**Material provided**:
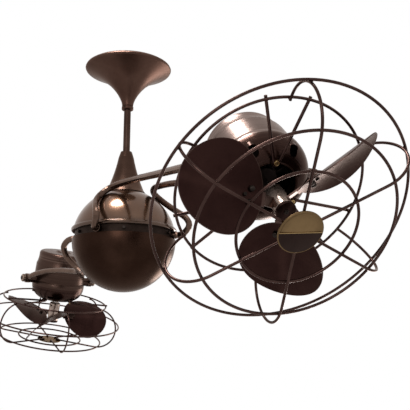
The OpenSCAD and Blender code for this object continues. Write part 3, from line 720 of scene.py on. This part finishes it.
# ---- Blades and brackets -------------------------------------------------------------------
# Each paddle is pressed from sheet steel to a shallow curve and lacquered dark. A T-shaped
# bracket holds it from behind, with one screw and two domed nuts through its front.
BLADES = 3
BLADE_Z = 0.105
PITCH = 40
CAMBER = 0.170
PADDLE_AT = 0.1005
PADDLE_R = 0.0675
FRONT_FACE = 0.0017
LAP_END = 0.067
BLADE_SCREW_AT = LAP_END - 0.004
NUT_AT = LAP_END - 0.013
NUT_ASIDE = 0.010
NUT_PROFILE = [(0, -0.0006), (0.0045, -0.0006), (0.0045, 0.0014), (0.0041, 0.0024),
               (0.0030, 0.0034), (0.0016, 0.0040), (0, 0.0042)]
PHASES = {"front": 49, "rear": 62}
RADIAL_STRETCH = 0.05
GRAIN_SCALE = 1100.0
HIGHLIGHT_WIDTH = 0.012
RUBBED_EDGE = 0.0014
BLADE_DEEP = (0.0150, 0.0060, 0.0054)
BLADE_WARM = (0.040, 0.0185, 0.0155)
BLADE_RUBBED = (0.14, 0.090, 0.075)


def paddle_paint(name, seat, phase):
    """The lacquer of the blades: a painted highlight along each paddle's middle, fine radial
    lines, and a rim that is rubbed lighter."""
    paint = Finish(name, metal=0.95, level=0.1, seat=seat @ spin_by(phase), cloud=12.0)
    angle = paint.y.math("ARCTAN2", paint.y, paint.x)
    share = math.tau / BLADES
    local = angle.math("FLOORED_MODULO", angle + share / 2, share) - share / 2
    lean = math.radians(PITCH)
    along = paint.r * local.math("COSINE", local)
    across = (paint.r * local.math("SINE", local) * math.cos(lean)
              + (paint.z - BLADE_Z) * math.sin(lean))
    rim = ((along - PADDLE_AT) ** 2 + across * across) ** 0.5
    at = Flow.node(paint.tree, "ShaderNodeCombineXYZ", X=along * RADIAL_STRETCH, Y=across)
    grain = paint.noise(GRAIN_SCALE, detail=3.0, rough=0.7, at=at)
    # A painted highlight runs along each paddle's middle.
    middle = across + paint.clouds * 0.004 - 0.002
    painted_highlight = (1.0 - abs(middle).step(0.0, HIGHLIGHT_WIDTH)) * 0.35
    tone = (paint.clouds.step(0.3, 0.7) * 0.5 + grain * 0.3 + painted_highlight).clamp()
    rub_or_shade_mask = rim.step(PADDLE_R - RUBBED_EDGE, PADDLE_R) * 0.4
    colour = rub_or_shade_mask.mix(tone.mix(BLADE_DEEP, BLADE_WARM), BLADE_RUBBED)
    gloss = grain * 0.12 + paint.clouds * 0.12 + 0.22
    return paint.close(colour, gloss, relief=grain * 0.3 + paint.specks * 0.12)


def on_blade(seat, phase, x, y):
    """A seat on the front of each blade, square to its curve."""
    lean = math.asin(y / CAMBER)
    return [seat @ shift(z=BLADE_Z) @ turning @ spin_by(PITCH, "X")
            @ shift(x, y, CAMBER * (1 - math.cos(lean)) + FRONT_FACE)
            @ Matrix.Rotation(lean, 4, "X") for turning in all_round(BLADES, phase)]


for side, seat in heads.items():
    phase = PHASES[side]
    forged = lacquer(side + " bracket bronze", deep=(0.026, 0.0150, 0.0120),
                     warm=(0.070, 0.044, 0.036), rub=(0.30, 0.22, 0.18), metal=0.95,
                     rough=0.22, level=0.1, seat=seat, cloud=40.0)
    dress(forged, side + "_blade_brackets")
    dress(paddle_paint(side + " blade bronze", seat, phase), side + "_blades")
    dress(black_oxide, side + "_blade_screws")
    place_at(on_blade(seat, phase, BLADE_SCREW_AT, 0.0),
             screw_head(radius=0.0029, height=0.0012, slot=0.0004),
             side + "_blade_screw_heads", black_oxide, side + "_rotor")
    place_at([m for y in (NUT_ASIDE, -NUT_ASIDE) for m in on_blade(seat, phase, NUT_AT, y)],
             turn(NUT_PROFILE), side + "_blade_nuts", black_oxide,
             side + "_rotor")

# ---- Studio --------------------------------------------------------------------------------
# A pale floor well below, a white surround, a round lamp above and a little in front of the
# fan, and two broad ones: one on the camera's side, and one low on the far side.
FLOOR_Z = -2.4
FLOOR_R = 9.0
FLOOR_GLOW = 0.7
SURROUND_LIGHT = 0.45
PALE = (0.92, 0.92, 0.92, 1.0)
WHITE = (1.0, 1.0, 1.0, 1.0)
round_floor = bmesh.new()
bmesh.ops.create_circle(round_floor, cap_ends=True, segments=96, radius=FLOOR_R,
                        matrix=shift(z=FLOOR_Z))
floor_mesh = bpy.data.meshes.new("floor")
round_floor.to_mesh(floor_mesh)
round_floor.free()
floor = bpy.data.objects.new("floor", floor_mesh)
bpy.context.scene.collection.objects.link(floor)


def background_seen(tree):
    """1 for camera, glossy and transmission rays, 0 for the rays that light things."""
    camera_ray, glossy_ray, through_ray = Flow.node(tree, "ShaderNodeLightPath", out=(0, 3, 6))
    return (camera_ray + glossy_ray + through_ray).clamp()


def end_tree(tree, kind, shader):
    final = tree.nodes.new(kind)
    tree.links.new(shader.socket, final.inputs["Surface"])


floor_look = bpy.data.materials.new("studio floor")
floor_look.use_nodes = True
paper = floor_look.node_tree
paper.nodes.clear()
matt = Flow.node(paper, "ShaderNodeBsdfDiffuse", Color=PALE)
glow = Flow.node(paper, "ShaderNodeEmission", Color=WHITE, Strength=1.0)
both = Flow.node(paper, "ShaderNodeMixShader", i0=background_seen(paper) * FLOOR_GLOW,
                 i1=matt, i2=glow)
end_tree(paper, "ShaderNodeOutputMaterial", both)
floor_mesh.materials.append(floor_look)

studio = bpy.data.worlds.new("studio")
bpy.context.scene.world = studio
studio.use_nodes = True
sky = studio.node_tree
sky.nodes.clear()
strength = background_seen(sky) * (1.0 - SURROUND_LIGHT) + SURROUND_LIGHT
surround = Flow.node(sky, "ShaderNodeBackground", Color=WHITE, Strength=strength)
end_tree(sky, "ShaderNodeOutputWorld", surround)


def lamp(name, place, aim, size, watts):
    light = bpy.data.lights.new(name, "AREA")
    light.shape = "DISK"
    light.size = size
    light.energy = watts
    holder = bpy.data.objects.new(name, light)
    holder.location = place
    holder.rotation_euler = (Vector(aim) - Vector(place)).to_track_quat("-Z", "Y").to_euler()
    bpy.context.scene.collection.objects.link(holder)


lamp("overhead lamp", place=(0.14, -0.35, 1.0), aim=(0.2, -0.1, -0.4), size=0.54, watts=24.0)
lamp("camera side lamp", place=(2.3, -1.7, 0.1), aim=(0.3, 0.0, -0.45), size=1.2, watts=14.0)
lamp("far side lamp", place=(-1.2, 1.95, -1.1), aim=(0.1, 0.0, -0.45), size=1.2, watts=24.0)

**Exercise directions**: Reproduce the material above exactly; please quote every line of it.

**Exercise answer**:
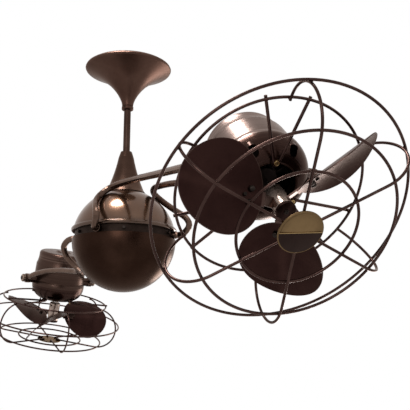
The OpenSCAD and Blender code for this object continues. Write part 3, from line 720 of scene.py on. This part finishes it.
# ---- Blades and brackets -------------------------------------------------------------------
# Each paddle is pressed from sheet steel to a shallow curve and lacquered dark. A T-shaped
# bracket holds it from behind, with one screw and two domed nuts through its front.
BLADES = 3
BLADE_Z = 0.105
PITCH = 40
CAMBER = 0.170
PADDLE_AT = 0.1005
PADDLE_R = 0.0675
FRONT_FACE = 0.0017
LAP_END = 0.067
BLADE_SCREW_AT = LAP_END - 0.004
NUT_AT = LAP_END - 0.013
NUT_ASIDE = 0.010
NUT_PROFILE = [(0, -0.0006), (0.0045, -0.0006), (0.0045, 0.0014), (0.0041, 0.0024),
               (0.0030, 0.0034), (0.0016, 0.0040), (0, 0.0042)]
PHASES = {"front": 49, "rear": 62}
RADIAL_STRETCH = 0.05
GRAIN_SCALE = 1100.0
HIGHLIGHT_WIDTH = 0.012
RUBBED_EDGE = 0.0014
BLADE_DEEP = (0.0150, 0.0060, 0.0054)
BLADE_WARM = (0.040, 0.0185, 0.0155)
BLADE_RUBBED = (0.14, 0.090, 0.075)


def paddle_paint(name, seat, phase):
    """The lacquer of the blades: a painted highlight along each paddle's middle, fine radial
    lines, and a rim that is rubbed lighter."""
    paint = Finish(name, metal=0.95, level=0.1, seat=seat @ spin_by(phase), cloud=12.0)
    angle = paint.y.math("ARCTAN2", paint.y, paint.x)
    share = math.tau / BLADES
    local = angle.math("FLOORED_MODULO", angle + share / 2, share) - share / 2
    lean = math.radians(PITCH)
    along = paint.r * local.math("COSINE", local)
    across = (paint.r * local.math("SINE", local) * math.cos(lean)
              + (paint.z - BLADE_Z) * math.sin(lean))
    rim = ((along - PADDLE_AT) ** 2 + across * across) ** 0.5
    at = Flow.node(paint.tree, "ShaderNodeCombineXYZ", X=along * RADIAL_STRETCH, Y=across)
    grain = paint.noise(GRAIN_SCALE, detail=3.0, rough=0.7, at=at)
    # A painted highlight runs along each paddle's middle.
    middle = across + paint.clouds * 0.004 - 0.002
    painted_highlight = (1.0 - abs(middle).step(0.0, HIGHLIGHT_WIDTH)) * 0.35
    tone = (paint.clouds.step(0.3, 0.7) * 0.5 + grain * 0.3 + painted_highlight).clamp()
    rub_or_shade_mask = rim.step(PADDLE_R - RUBBED_EDGE, PADDLE_R) * 0.4
    colour = rub_or_shade_mask.mix(tone.mix(BLADE_DEEP, BLADE_WARM), BLADE_RUBBED)
    gloss = grain * 0.12 + paint.clouds * 0.12 + 0.22
    return paint.close(colour, gloss, relief=grain * 0.3 + paint.specks * 0.12)


def on_blade(seat, phase, x, y):
    """A seat on the front of each blade, square to its curve."""
    lean = math.asin(y / CAMBER)
    return [seat @ shift(z=BLADE_Z) @ turning @ spin_by(PITCH, "X")
            @ shift(x, y, CAMBER * (1 - math.cos(lean)) + FRONT_FACE)
            @ Matrix.Rotation(lean, 4, "X") for turning in all_round(BLADES, phase)]


for side, seat in heads.items():
    phase = PHASES[side]
    forged = lacquer(side + " bracket bronze", deep=(0.026, 0.0150, 0.0120),
                     warm=(0.070, 0.044, 0.036), rub=(0.30, 0.22, 0.18), metal=0.95,
                     rough=0.22, level=0.1, seat=seat, cloud=40.0)
    dress(forged, side + "_blade_brackets")
    dress(paddle_paint(side + " blade bronze", seat, phase), side + "_blades")
    dress(black_oxide, side + "_blade_screws")
    place_at(on_blade(seat, phase, BLADE_SCREW_AT, 0.0),
             screw_head(radius=0.0029, height=0.0012, slot=0.0004),
             side + "_blade_screw_heads", black_oxide, side + "_rotor")
    place_at([m for y in (NUT_ASIDE, -NUT_ASIDE) for m in on_blade(seat, phase, NUT_AT, y)],
             turn(NUT_PROFILE), side + "_blade_nuts", black_oxide,
             side + "_rotor")

# ---- Studio --------------------------------------------------------------------------------
# A pale floor well below, a white surround, a round lamp above and a little in front of the
# fan, and two broad ones: one on the camera's side, and one low on the far side.
FLOOR_Z = -2.4
FLOOR_R = 9.0
FLOOR_GLOW = 0.7
SURROUND_LIGHT = 0.45
PALE = (0.92, 0.92, 0.92, 1.0)
WHITE = (1.0, 1.0, 1.0, 1.0)
round_floor = bmesh.new()
bmesh.ops.create_circle(round_floor, cap_ends=True, segments=96, radius=FLOOR_R,
                        matrix=shift(z=FLOOR_Z))
floor_mesh = bpy.data.meshes.new("floor")
round_floor.to_mesh(floor_mesh)
round_floor.free()
floor = bpy.data.objects.new("floor", floor_mesh)
bpy.context.scene.collection.objects.link(floor)


def background_seen(tree):
    """1 for camera, glossy and transmission rays, 0 for the rays that light things."""
    camera_ray, glossy_ray, through_ray = Flow.node(tree, "ShaderNodeLightPath", out=(0, 3, 6))
    return (camera_ray + glossy_ray + through_ray).clamp()


def end_tree(tree, kind, shader):
    final = tree.nodes.new(kind)
    tree.links.new(shader.socket, final.inputs["Surface"])


floor_look = bpy.data.materials.new("studio floor")
floor_look.use_nodes = True
paper = floor_look.node_tree
paper.nodes.clear()
matt = Flow.node(paper, "ShaderNodeBsdfDiffuse", Color=PALE)
glow = Flow.node(paper, "ShaderNodeEmission", Color=WHITE, Strength=1.0)
both = Flow.node(paper, "ShaderNodeMixShader", i0=background_seen(paper) * FLOOR_GLOW,
                 i1=matt, i2=glow)
end_tree(paper, "ShaderNodeOutputMaterial", both)
floor_mesh.materials.append(floor_look)

studio = bpy.data.worlds.new("studio")
bpy.context.scene.world = studio
studio.use_nodes = True
sky = studio.node_tree
sky.nodes.clear()
strength = background_seen(sky) * (1.0 - SURROUND_LIGHT) + SURROUND_LIGHT
surround = Flow.node(sky, "ShaderNodeBackground", Color=WHITE, Strength=strength)
end_tree(sky, "ShaderNodeOutputWorld", surround)


def lamp(name, place, aim, size, watts):
    light = bpy.data.lights.new(name, "AREA")
    light.shape = "DISK"
    light.size = size
    light.energy = watts
    holder = bpy.data.objects.new(name, light)
    holder.location = place
    holder.rotation_euler = (Vector(aim) - Vector(place)).to_track_quat("-Z", "Y").to_euler()
    bpy.context.scene.collection.objects.link(holder)


lamp("overhead lamp", place=(0.14, -0.35, 1.0), aim=(0.2, -0.1, -0.4), size=0.54, watts=24.0)
lamp("camera side lamp", place=(2.3, -1.7, 0.1), aim=(0.3, 0.0, -0.45), size=1.2, watts=14.0)
lamp("far side lamp", place=(-1.2, 1.95, -1.1), aim=(0.1, 0.0, -0.45), size=1.2, watts=24.0)